Because of the complexity and pace of change in digital publishing, test developers should communicate early and frequently with IT specialists and printers with regard to planning, design and the interoperability of software and hardware. Known glitches and their remedies, from elegant solutions to kludges (make-do fixes), should be candidly discussed:
- 1. What electronic software and hardware are in use; should any be updated or replaced, and what compatibility issues are there? (Be sure to include text, graphics and any multimedia programs and devices.)
- 2. What accommodated versions are needed, with what hardware and software?
- 3. What are the numbers and kinds of conversions needed, and what known issues are involved?

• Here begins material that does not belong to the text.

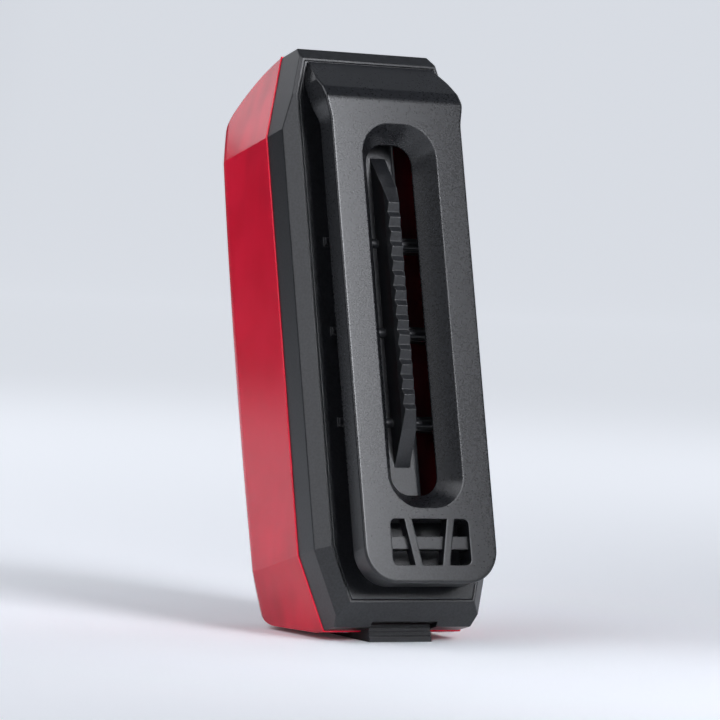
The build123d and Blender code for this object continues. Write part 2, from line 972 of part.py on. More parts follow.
def make_led_domes():
    """Clear domes on the LEDs."""
    front = led_board_front + led_height
    domes = []
    for z in led_levels():
        ball = Pos(0, -front, z) * Sphere(dome_radius)
        domes.append(ball & block(-led_size, led_size, front, front + led_size, z - led_size, z + led_size))
    return Compound(domes)


# Optics
def bowl(z):
    """One round bowl of the reflector."""
    back = (Plane.XZ.offset(led_board_front) * Pos(0, z) * Circle(bowl_back_radius)).face()
    front = (Plane.XZ.offset(reflector_front) * Pos(0, z) * Circle(bowl_front_radius)).face()
    return loft([back, front])


def make_reflector():
    half = led_board_half
    body = block(-half, half, led_board_front, reflector_front, led_board_low, led_board_high)
    for z in led_levels():
        body -= bowl(z)
    pocket = led_board_front + screw_head_height + head_slack
    for x, z in board_screw_places():
        body -= rod(x, z, screw_pocket_radius, led_board_front, pocket)
    return body


def make_diffuser():
    half = led_board_half - diffuser_inset
    front = reflector_front + diffuser_thickness
    return block(-half, half, reflector_front, front, diffuser_low, diffuser_high)


def make_side_guide(sign):
    """A light guide along one side wall of the lens, with its upper front corner rounded."""
    inner = led_board_half + guide_gap
    outer = inner + guide_thickness
    back = -chassis_front
    front = guide_front_gap - side_depth
    corner = guide_corner_share * (back - front)
    sides = Polyline(
        (back, guide_high), (back, guide_low), (front, guide_low + corner / 2), (front, guide_high - corner)
    )
    arc = RadiusArc((front, guide_high - corner), (front + corner, guide_high), corner)
    top = Line((front + corner, guide_high), (back, guide_high))
    sketch = make_face(Curve() + [sides, arc, top])
    guide = from_side(sketch, inner, outer)
    return guide if sign > 0 else mirror(guide, Plane.YZ)


# Socket and its cover
def make_usb_socket():
    sketch = RectangleRounded(socket_width, socket_thickness, socket_corner)
    inner = RectangleRounded(
        socket_width - 2 * socket_wall, socket_thickness - 2 * socket_wall, socket_corner - socket_wall
    )
    place = Pos(0, -socket_middle, socket_low)
    shell = extrude(place * sketch, amount=socket_height)
    hollow = extrude(place * inner, amount=socket_height - tongue_thickness)
    return shell - hollow


def make_socket_tongue():
    low = socket_low + tongue_drop
    high = socket_low + socket_height - tongue_thickness
    half = tongue_width / 2
    thick = tongue_thickness / 2
    return block(-half, half, socket_middle - thick, socket_middle + thick, low, high)


def cover_hinge():
    """Depth and height of the line that the rubber cover swings about."""
    depth = cover_end_depth - anchor_length - anchor_gap - hinge_radius()
    return depth, foot_level(depth) + hinge_radius() / math.cos(foot_angle())


def strip_thickness():
    """Thickness of the rubber strip near its hinge."""
    return cover_end_proud + channel_depth - strip_gap


def hinge_radius():
    return strip_thickness() / 2


def foot_prism(depth_back, depth_front):
    """Everything above the foot's flat underside between two depths."""
    high = body_top
    points = [
        (-depth_back, foot_level(depth_back)),
        (-depth_front, foot_level(depth_front)),
        (-depth_front, high),
        (-depth_back, high),
    ]
    return from_side(Polygon(*points, align=None), -body_width, body_width)


def bung():
    """The plug on the strip that closes the socket's opening."""
    sketch = RectangleRounded(
        socket_width + 2 * port_slack - 2 * bung_slack,
        socket_thickness + 2 * port_slack - 2 * bung_slack,
        bung_corner,
    )
    low = foot_level(socket_middle) + strip_thickness() / 2
    high = keel_level(socket_middle) + channel_depth + bung_rise
    return extrude(Pos(0, -socket_middle, low) * sketch, amount=high - low)


def make_port_cover():
    depth, level = cover_hinge()
    strip = cover_channel(0, strip_gap, tab_depth, depth) & foot_prism(tab_depth, depth)
    half = cover_strip_width / 2
    strip += Pos(0, -depth, level) * Rot(0, 90, 0) * Cylinder(hinge_radius(), cover_strip_width)
    strip += bung()
    groove_low = foot_level(tab_depth)
    for share in groove_shares:
        z = groove_low + share * (-bottom_drop + channel_depth - strip_gap - groove_low)
        line = Pos(0, -tab_depth, z) * Rot(0, 90, 0) * Cylinder(grip_groove / 2, 2 * half)
        strip -= line
    return strip


def upright_cylinder(depth, radius, z_low, z_high):
    """A vertical cylinder on the middle line at a depth."""
    height = z_high - z_low
    return Pos(0, -depth, z_low + height / 2) * Cylinder(radius, height)


def anchor_depth():
    """Depth of the plug's stem on the fixed end of the rubber cover."""
    return cover_end_depth - anchor_length + anchor_stem_inset


def anchor_head_low():
    """Height of the plug's head above the lens's sloping floor."""
    return keel_level(anchor_depth() + anchor_head_radius) + lens_wall + strip_gap


def anchor_hole():
    depth = anchor_depth()
    return upright_cylinder(depth, anchor_stem_radius + screw_slack, keel_level(0), anchor_head_low())


def make_cover_anchor():
    """The fixed end of the rubber cover, plugged into the lens's underside."""
    back = cover_end_depth - anchor_length
    block_part = cover_channel(0, strip_gap, back, cover_end_depth) & foot_prism(back, cover_end_depth)
    depth = anchor_depth()
    head_low = anchor_head_low()
    stem = upright_cylinder(depth, anchor_stem_radius, keel_level(depth), head_low)
    head = upright_cylinder(depth, anchor_head_radius, head_low, head_low + anchor_head_height)
    return block_part + stem + head


# Power button
def make_power_button():
    raised = Pos(0, 0, button_proud) * lens_form()
    shaft = button_shaft(0, flange_level - flange_thickness, body_top + overrun) & raised
    flange = button_shaft(flange_margin, flange_level - flange_thickness, flange_level)
    return shaft + flange


def make_button_seal():
    """A rubber collar between the lens's roof and the button's flange."""
    outer = button_shaft(flange_margin, flange_level + flange_gap, body_top)
    inner = button_shaft(seal_inner_slack, flange_level - overrun, body_top + overrun)
    return (outer - inner) & lens_form(lens_wall)


def plunger_low():
    return flange_level - flange_thickness - plunger_length


def make_button_plunger():
    return upright_cylinder(button_middle, plunger_radius, plunger_low(), plunger_low() + plunger_length)


def make_tact_switch():
    top = plunger_low() - button_travel - switch_spare
    half = switch_width / 2
    low = top - switch_height
    shoulder = top - switch_stem_height
    body = block(-half, half, board_front, board_front + switch_depth, low, shoulder)
    return body + upright_cylinder(button_middle, stem_radius, shoulder, top)


# The light leans forward until the foot's underside is level, and the middle of that underside
# comes to the origin
def stand(shape):
    middle = (tab_depth + cover_end_depth) / 2
    moved = Pos(0, middle, -foot_level(middle)) * shape
    return Rot(math.degrees(foot_angle()), 0, 0) * moved


def main():
    os.makedirs("parts", exist_ok=True)
    nodes = {
        "lens": make_lens(),
        "rear_housing": make_rear_housing(),
        "back_frame": make_back_frame(),
        "belt_clip": make_belt_clip(),
        "inner_cover": make_inner_cover(),
        "body_gasket": make_body_gasket(),
        "cover_screws": make_cover_screws(),
        "chassis_screws": make_chassis_screws(),
        "board_screws": make_board_screws(),
        "battery": make_battery(),
        "battery_pad": make_battery_pad(),
        "battery_plug": make_battery_plug(),
        "battery_lead_red": make_battery_lead(lead_side),
        "battery_lead_black": make_battery_lead(-lead_side),
        "chassis": make_chassis(),
        "main_board": make_main_board(),
        "board_chips": make_board_chips(),
        "board_header": make_board_header(),
        "board_spacers": make_board_spacers(),
        "led_board": make_led_board(),
        "leds": make_leds(),
        "led_domes": make_led_domes(),
        "reflector": make_reflector(),
        "diffuser": make_diffuser(),
        "side_guide_right": make_side_guide(-1),
        "side_guide_left": make_side_guide(1),
        "usb_socket": make_usb_socket(),
        "socket_tongue": make_socket_tongue(),
        "port_cover": make_port_cover(),
        "cover_anchor": make_cover_anchor(),
        "power_button": make_power_button(),
        "button_seal": make_button_seal(),
        "button_plunger": make_button_plunger(),
        "tact_switch": make_tact_switch(),
    }
    for name, shape in nodes.items():
        export_step(stand(shape), f"parts/{name}.step")


main()
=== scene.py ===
import math
import bmesh
import bpy
from mathutils import Matrix, Vector


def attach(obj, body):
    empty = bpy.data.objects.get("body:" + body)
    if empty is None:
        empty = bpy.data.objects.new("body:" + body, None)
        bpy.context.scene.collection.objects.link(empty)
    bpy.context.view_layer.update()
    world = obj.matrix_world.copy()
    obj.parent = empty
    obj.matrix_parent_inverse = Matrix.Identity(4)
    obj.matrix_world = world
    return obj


# A bike rear light seen from behind, leaning forward on its sloping rubber foot.
# Lengths in the dictionaries are metres unless a name says millimetres.

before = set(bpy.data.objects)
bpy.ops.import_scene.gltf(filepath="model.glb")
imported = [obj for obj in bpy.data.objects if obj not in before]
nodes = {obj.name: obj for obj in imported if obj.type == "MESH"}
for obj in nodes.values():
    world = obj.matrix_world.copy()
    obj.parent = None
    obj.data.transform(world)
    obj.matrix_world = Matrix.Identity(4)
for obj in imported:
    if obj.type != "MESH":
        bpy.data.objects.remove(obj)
scene = bpy.context.scene
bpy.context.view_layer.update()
print("stage: frame loaded with", len(nodes), "nodes")


# The light is drawn upright, then leaned forward on its sloping foot
drawn = {"leanDegrees": 14.766, "shiftDepth": 0.0158, "shiftHeight": 0.0023478, "seam": 0.0069}
bodyTurn = Matrix.Rotation(math.radians(drawn["leanDegrees"]), 3, "X")
rearward = bodyTurn @ Vector((0, 1, 0))  # from the lens to the clip, square to the light's back


def bodyPoint(x, y, z):
    return bodyTurn @ Vector((x, y + drawn["shiftDepth"], z + drawn["shiftHeight"]))


# Camera: a long lens from behind and a little to the left, turned slightly about its own axis
cameraSettings = {
    "position": (0.2937, 0.5325, 0.0592),
    "target": (0.0062, 0.0061, 0.0419),
    "rollDegrees": 2.65,
    "lensMillimetres": 200,
    "sensorMillimetres": 36,
    "farthest": 20,
}


def aimedAt(position, target):
    turn = (target - position).to_track_quat("-Z", "Y").to_matrix().to_4x4()
    return Matrix.Translation(position) @ turn


def addCamera(settings):
    data = bpy.data.cameras.new("cameraRear")
    data.lens = settings["lensMillimetres"]
    data.sensor_width = settings["sensorMillimetres"]
    data.clip_end = settings["farthest"]
    camera = bpy.data.objects.new("cameraRear", data)
    scene.collection.objects.link(camera)
    position = Vector(settings["position"])
    roll = Matrix.Rotation(math.radians(settings["rollDegrees"]), 4, "Z")
    camera.matrix_world = aimedAt(position, Vector(settings["target"])) @ roll
    scene.camera = camera
    print("stage: camera with a", settings["lensMillimetres"], "mm lens")


# Colours and nodes
def linearColour(hexCode):
    channels = [int(hexCode[i:i + 2], 16) / 255 for i in (1, 3, 5)]
    return [c / 12.92 if c <= 0.04045 else ((c + 0.055) / 1.055) ** 2.4 for c in channels] + [1]


def perMetre(millimetres):
    return 1000 / millimetres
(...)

- 4. What are the metadata needs?
- 5. What is the scale of the test—small and focused, or large and diverse? (Scaling up hardware and software from the former to the latter is challenging.)
- 6. What is the scale of the test administration, and is there sufficient device and server capacity?

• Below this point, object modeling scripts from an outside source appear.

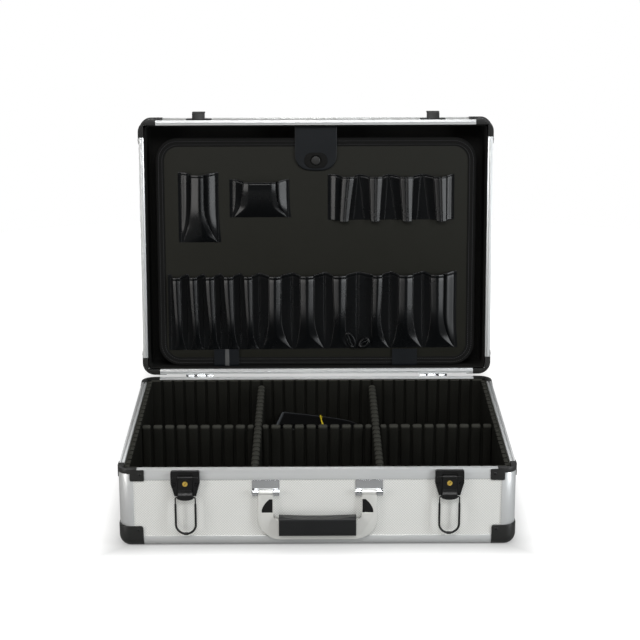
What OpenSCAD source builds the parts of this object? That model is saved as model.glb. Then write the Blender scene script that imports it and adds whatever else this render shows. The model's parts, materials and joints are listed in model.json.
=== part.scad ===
// Aluminium-framed hard tool case, shown open: X to the right, Y to the back, Z up.
// The origin is the centre of the base's underside. The lid and everything it
// carries is drawn closed and then swung open about the hinge pins.

/* [Case] */
// Width of the case over its profiles
case_w = 457; // [440:1:480]
// Depth of the case over its profiles, front to back
case_d = 334; // [315:1:350]
// Height of the base up to the closing line
base_h = 97; // [94:1:104]
// Height of the lid above the closing line
lid_h = 55; // [52:1:62]
// Angle through which the lid stands open
lid_open_angle = 95.6; // [88:0.1:100]

/* [Shell] */
// Thickness of the laminated wall panels
wall_t = 4; // [3:0.5:5]
// Height of an aluminium profile's lip over the panels
lip_t = 1; // [0.6:0.1:1.5]
// Outside radius of the vertical corner profiles
post_r = 16; // [14:0.5:18]
// Outside radius of the bottom and top edge profiles
edge_r = 13; // [11:0.5:14]
// Width of the flat lip beyond a profile's round nose
nose_lip = 1.7; // [1:0.1:3]
// Width of the closing rims, seen from above
rim_w = 6.3; // [6:0.1:8]
// Height of the rims' outer band
rim_h = 13.4; // [11:0.2:16]
// Height of the rims' inner flange
rim_flange_h = 8; // [5:0.5:10]
// Thickness of the rims' closing face
rim_top_t = 3; // [2.5:0.1:4]
// Width of the seal tongue under the lid's rim
seal_w = 1; // [0.8:0.1:1.2]
// Height of the seal tongue
seal_h = 1.2; // [0.8:0.1:1.6]
// Gap left between the two closed rims
rim_gap = 0.3; // [0.2:0.1:0.5]

/* [Corner caps] */
// Length of a ball corner along the case's width and depth
ball_l = 28; // [26:0.5:32]
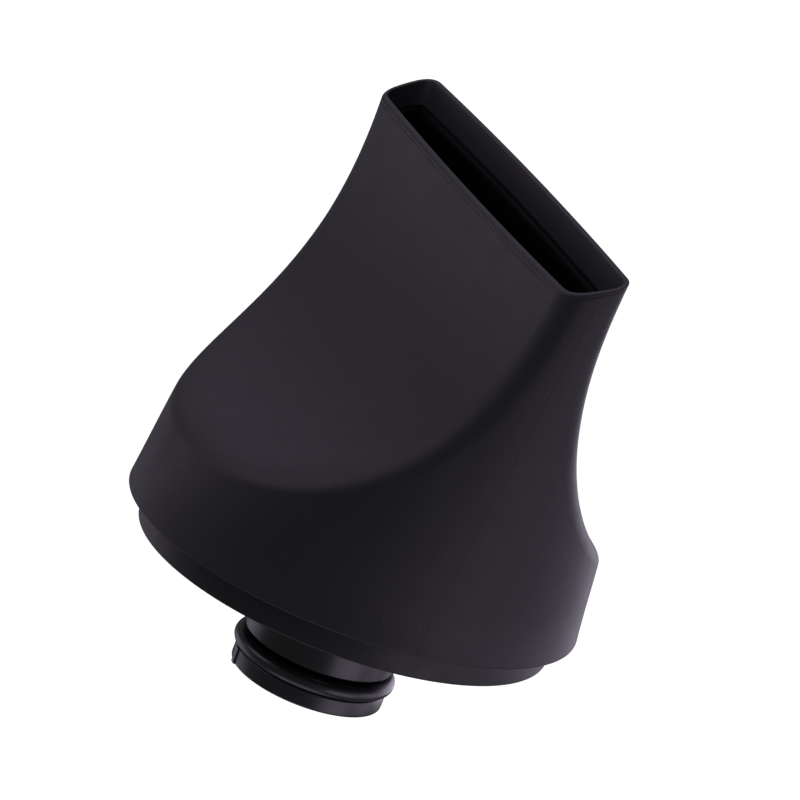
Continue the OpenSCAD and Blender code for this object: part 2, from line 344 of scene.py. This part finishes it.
def body_loop(z0, s, drop, d_low, d_top):
    """A section at fraction s of the way from the level z0 to the lowered mouth plane.

    It is set in by d_low at z0, and by d_top at the mouth.
    """
    a = directions(z0 + (MOUTH_Z - drop - z0) * s)
    d = d_low + (d_top - d_low) * s
    z = z0 + (top_z(a, np.full_like(a, d_top), drop) - z0) * s
    return loop_of(reach(a, z, d), a, z)


def mouth_loop(drop, d):
    """A section in the lowered mouth plane, set in by d."""
    return body_loop(SHELL_Z + SHELL_EDGE, 1, drop, 0, d)


def quarter_turn(count):
    """The first count angles of a right angle's steps."""
    return [math.pi / 2 * s / ARC_STEPS for s in range(count)]


# ---- Mesh helpers ----

def new_object(name, mesh, material):
    """A smooth-shaded piece that rides on the nozzle."""
    obj = bpy.data.objects.new(name, mesh)
    bpy.context.collection.objects.link(obj)
    mesh.materials.append(material.mat)
    for poly in mesh.polygons:
        poly.use_smooth = True
    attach(obj, "root")
    return obj


def loft(loops):
    """A closed mesh skin over loops of equal length, the last of which joins the first."""
    count, rows = len(loops[0]), len(loops)
    verts = np.concatenate(loops)
    j = np.arange(rows)[:, None]
    i = np.arange(count)[None, :]
    k = (i + 1) % count
    n = (j + 1) % rows
    quads = np.stack([j * count + i, j * count + k, n * count + k, n * count + i], axis=-1)
    mesh = bpy.data.meshes.new("skin")
    mesh.from_pydata(verts.tolist(), [], quads.reshape(-1, 4).tolist())
    mesh.validate()
    bm = bmesh.new()
    bm.from_mesh(mesh)
    bmesh.ops.recalc_face_normals(bm, faces=bm.faces)
    bm.to_mesh(mesh)
    bm.free()
    return mesh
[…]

- 7. Will the test be delivered by CBT or PPT or both? If CBT, will the test be streamed over the web or downloaded to users?

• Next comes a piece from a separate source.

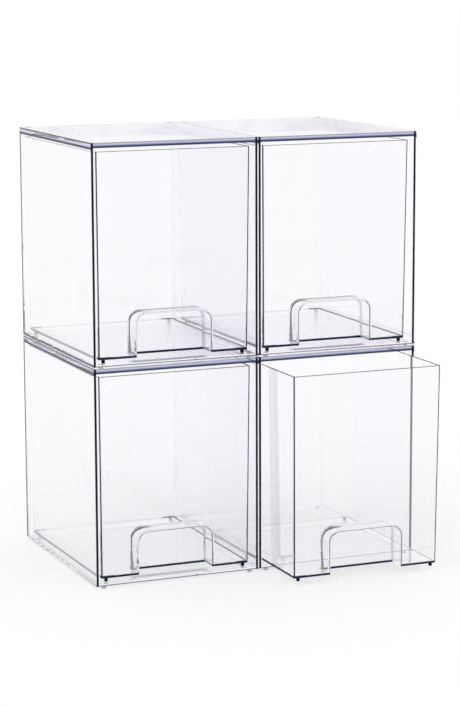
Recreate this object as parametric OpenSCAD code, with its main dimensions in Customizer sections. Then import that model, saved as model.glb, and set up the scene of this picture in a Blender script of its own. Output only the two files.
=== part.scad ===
/* [Case] */
// Outer width of one case
case_w = 133.4; // [110:0.1:200]
// Outer depth of one case
case_d = 170; // [130:1:240]
// Height of one case without its feet
case_h = 166.7; // [110:0.1:240]
// Side wall thickness at the open front
case_side_wall = 2.5; // [1.6:0.1:4]
// Top panel thickness at the open front
case_top_wall = 4; // [2.4:0.1:5]
// Floor panel thickness
case_floor_wall = 1.7; // [1.2:0.1:4]
// Back wall thickness
case_back_wall = 2.5; // [1.6:0.1:4]
// Moulding draft: how much thicker each side wall is at the back than at the front
case_side_draft = 1; // [0:0.1:1.4]
// Moulding draft: how much thicker the top panel is at the back than at the front
case_top_draft = 1.2; // [0:0.1:2]

/* [Drawer] */
// Gap between the drawer's rim and the case wall, on each side at the front
drawer_side_gap = 2.4; // [2:0.1:4]
// Gap between the drawer's rim and the top panel at the front
drawer_top_gap = 2.9; // [2.4:0.1:10]
// Gap between the closed drawer's rim and the case's back wall
drawer_back_gap = 1; // [0.5:0.1:4]
// How far the closed drawer's rim lies behind the case's front edges
drawer_set_back = 4; // [1:0.1:10]
// Thickness of the drawer's walls
drawer_wall = 1.6; // [1:0.1:3]
// Thickness of the drawer's floor
drawer_floor = 1.6; // [1:0.1:3]
// How far the front and back lean inwards from the rim down to the floor
drawer_end_lean = 2; // [0:0.1:4]
// How far each side leans inwards from the rim down to the floor
drawer_side_lean = 1.3; // [0:0.1:3]

/* [Finger pull] */
// Width of the arched finger recess
pull_w = 60; // [40:1:80]
// Height of the arched finger recess above the drawer's underside
pull_h = 32.7; // [20:0.1:60]
// Depth of the finger recess behind the drawer's front, at floor level
pull_depth = 15.3; // [10:0.1:25]
// Radius of the arch's two upper corners
pull_corner_r = 8.5; // [4:0.5:19]

/* [Feet] */
// Height of a case foot
case_foot_h = 2.3; // [1.5:0.1:6]
// Diameter of a case foot
case_foot_d = 3.6; // [2:0.1:8]
// Distance from the case's side to the middle of a foot
case_foot_side_inset = 6.8; // [5:0.1:15]
// Distance from the case's front or back to the middle of a foot
case_foot_end_inset = 2.9; // [2.9:0.1:15]
// Depth of the round seats in the top that take the feet of the case above
seat_depth = 1; // [0.5:0.1:1.2]
// Gap all round between a foot and its seat
seat_gap = 0.3; // [0.2:0.05:0.6]
// Height of a drawer foot
drawer_foot_h = 2.3; // [1:0.1:5]
// Diameter of a drawer foot
drawer_foot_d = 2.8; // [2:0.1:8]
// Distance from the drawer's underside edges to the middle of a foot, sideways
drawer_foot_side_inset = 4.2; // [4:0.1:15]
// Distance from the drawer's underside edges to the middle of a foot, front and back
drawer_foot_end_inset = 2; // [1.4:0.1:12]

/* [Stack] */
// Gap between the two columns of cases
column_gap = 0.2; // [0.1:0.1:5]
// How far the lower right drawer stands open
pulled_out = 58; // [10:1:110]

/* [Hidden] */

$fn = 48;
clear_plastic = [0.90, 0.90, 0.97, 0.35];
clear_pad = [0.80, 0.82, 0.90, 0.6];
cut = 1; // how far a cutting solid runs past the surface it opens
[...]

- 8. What is the range of devices permissible for test takers to use to take the test?
- 9. What will be the division of labor between test developers, proofreaders and IT—for example, will editors be responsible for all the results visible to test takers, and for metadata verification, while IT specialists will be responsible for all underlying tags (computer coding)? Who is responsible for QC at each step?
- 10. What are the security needs, and how robust are the safeguards (secure file transfer protocol [FTP] sites, firewalls, contractual agreements for the disposition of all secure materials, etc.)?
Comprehensive planning is indispensable. Needs, costs and schedules should be developed early, shared with staff and vendors and monitored regularly. Otherwise, servers may overload, software misbehave, lead time disappear and budgets balloon.